The 2014 Reports of the West African Examinations Council (WAEC) and the National Examination Council (NECO) revealed that the Yorubas have been upturned by the Easterners in terms of academic performance. Ekiti, a state known as fountain of knowledge was number 34 in 2013.
The yorubas are also missing in the sports sector. The Golden Eaglet, Flying Eagles, Super Eagles, Flamingoes, Falconets, Super Falcons, D’Tigers and other Nigeria National Teams are dominated by the Igbos and Hausas. The team that won the African Cup of Nations for Nigeria in 2013 was tagged Biafran National Team by some Columnists and Social Commentators including myself.
Politically, the Igbos and Hausas are more united than the Yorubas. The result of the 2015 presidential election is a point of reference. The Hausas voted massively for General Buhari of the APC while the Igbos extraordinarily voted for Goodluck Jonathan of the PDP.

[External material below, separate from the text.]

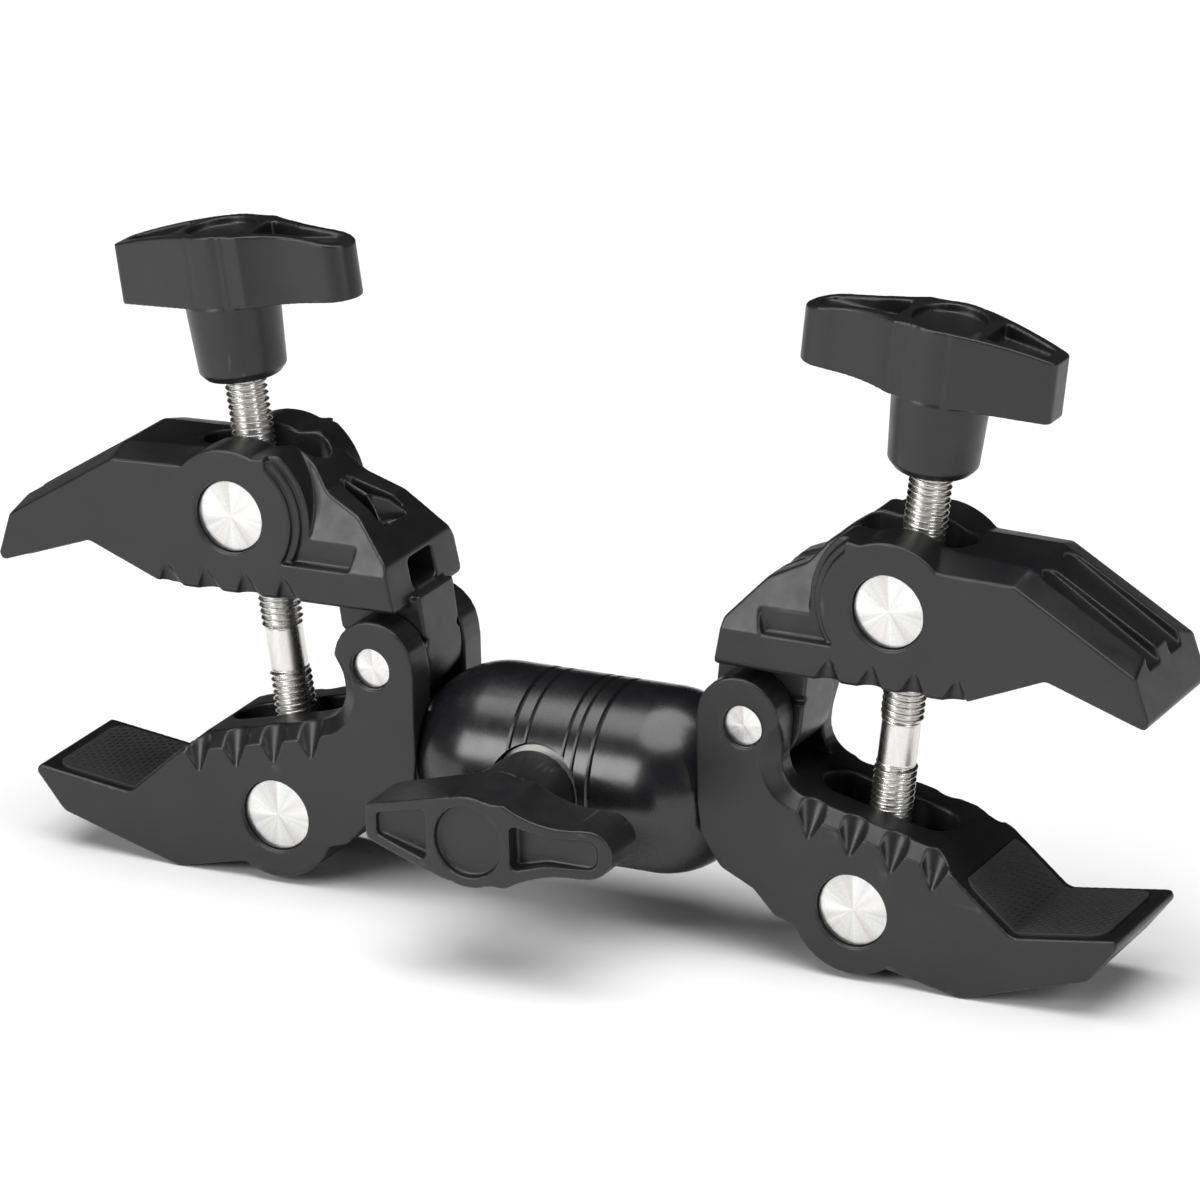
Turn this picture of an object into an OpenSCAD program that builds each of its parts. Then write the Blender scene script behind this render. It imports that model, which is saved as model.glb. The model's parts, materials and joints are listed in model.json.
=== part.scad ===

Sadly, the Yorubas had no bearing during the election. While Jonathan’s kinsmen are currently blaming the Yorubas for their son’s expected defeat, the victorious Buhari’s kinsmen are today reportedly saying that the Yorubas contributed little or nothing to the success of their kinsman.
In conclusion, I want to charge my generation in the western part of Nigeria to wake up and begin to act. The nation of Nigeria that I am seeing today is hemorrhaging. I suggest we put ourselves in strategic positions. The bitter truth is that our leaders only think for themselves and their children.
If I may ask, can a young man at 35 with nothing attractive in his resume manage a lucrative conglomerate? Besides, must we be employed by conglomerates? Can’t we resourcefully, artistically and imaginatively employ ourselves? The fact is government cannot provide jobs for all. Folorunsho Alakija started as a Fashion Designer, but today, she’s the richest black woman on the surface of earth.
My fellow Yoruba youths, why are we too proud and lazy to ruggedly and smartly act like our brothers and sisters in the east and the north? Why do we always bringing ourselves down? Why are Yoruba youths missing in action?